A criação do Fundo Amazônia, em 2008, ainda é vista como pioneira. O programa mais duradouro de financiamento à proteção da maior floresta tropical do mundo bancava projetos que combatessem o desmatamento, maior fonte de gases que aceleram as mudanças climáticas no Brasil.

O dinheiro vinha de doações da Noruega e Alemanha a partir de um principio claro: o recurso saia à medida que a destruição da vegetação caísse. “O Brasil conseguiu introduzir algo que foi muito importante, que é o pagamento por resultados”, pontua Thelma Krug, lembrando que as discussões preliminares começaram na Conferência do Clima ainda em 2005.

Nos anos prévios a Bolsonaro, o fundo apoiou 102 projetos. “O Fundo Amazônia deu dois sinais: se há resultados, há recursos. E esse recurso foi importante para lidar com questões estruturantes, como a implantação do CAR, manutenção do sistema de monitoramento do Inpe, ampliação do monitoramento para o cerrado, entre outros”, diz Tasso Azevedo.

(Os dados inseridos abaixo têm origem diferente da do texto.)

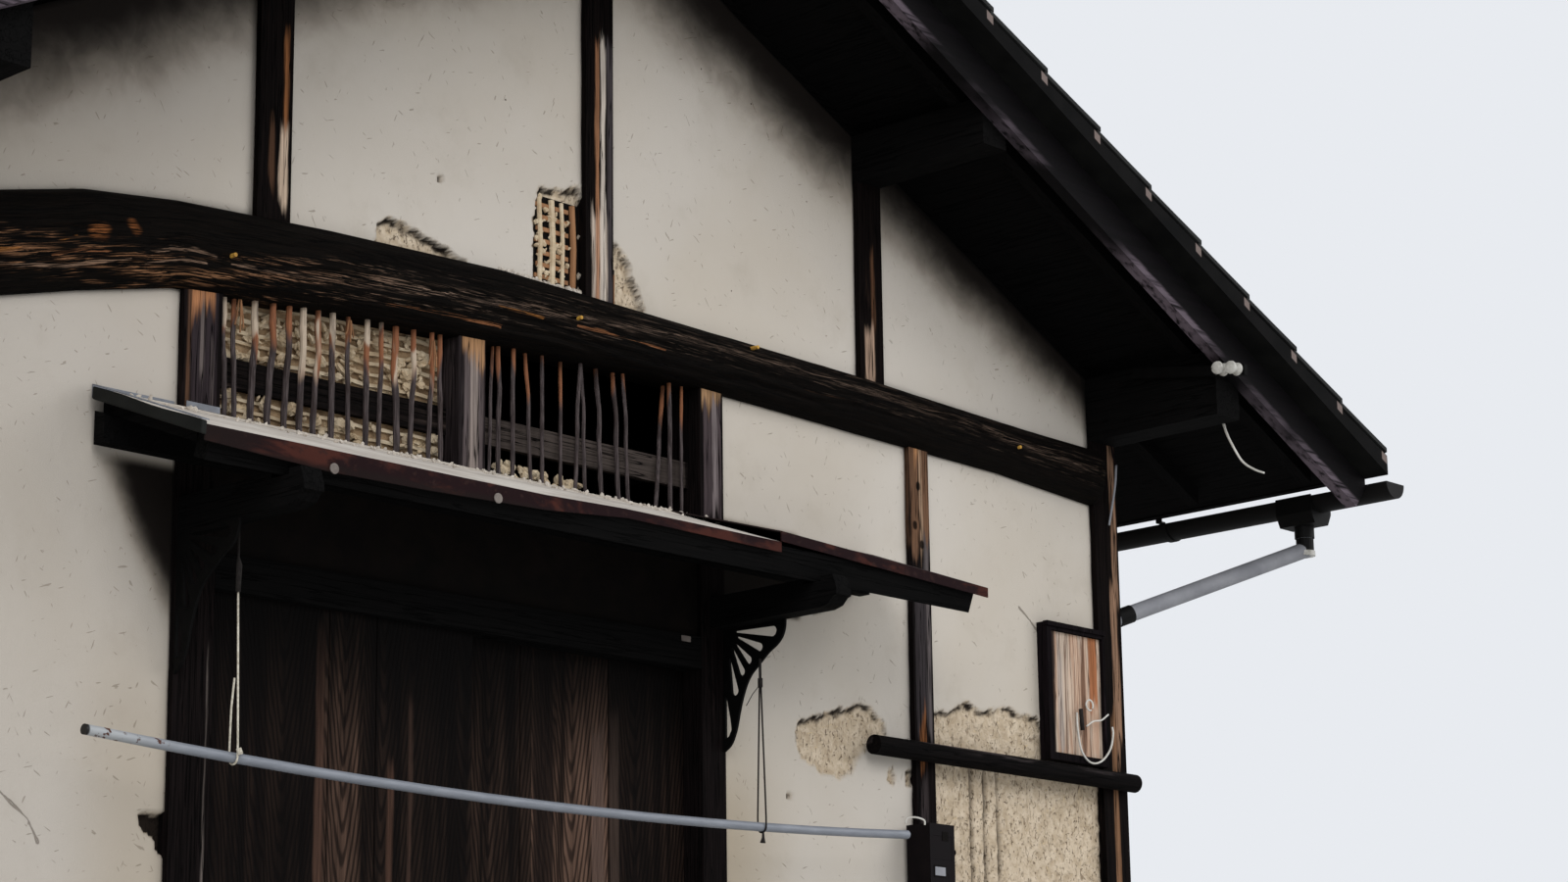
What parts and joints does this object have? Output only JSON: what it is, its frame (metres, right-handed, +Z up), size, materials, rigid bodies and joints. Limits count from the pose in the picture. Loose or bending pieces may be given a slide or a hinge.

Desde 2019, porém, a iniciativa segue paralisada. Naquele ano, Ricardo Salles, ministro do Meio Ambiente, disse, sem provas, ter encontrado “indícios de irregularidades” no gasto de verbas e promoveu mudanças unilaterais na gestão do fundo, sem consultar os doadores. O Tribunal de Contas da União investigou os projetos e não constatou nenhuma irregularidade. Salles ainda criou atritos adicionais com os doadores ao tentar direcionar recursos do fundo para projetos de regularização fundiária, algo não previsto no estatuto do mecanismo

“Ao criar essa confusão toda, a pretexto de tirar dinheiro das ONGs, o que governo fez foi drenar recursos das instituições publicas, que hoje sofrem mais do que nunca”, analisa Azevedo.  

Com o atual contexto de enfraquecimento das políticas ambientais, Thelma Krug não vê perspectivas de melhora da credibilidade do país no exterior. “Não tenho muito confiança de que pagamentos virão para o Brasil sem que haja a demonstração de resultados concretos”, aponta.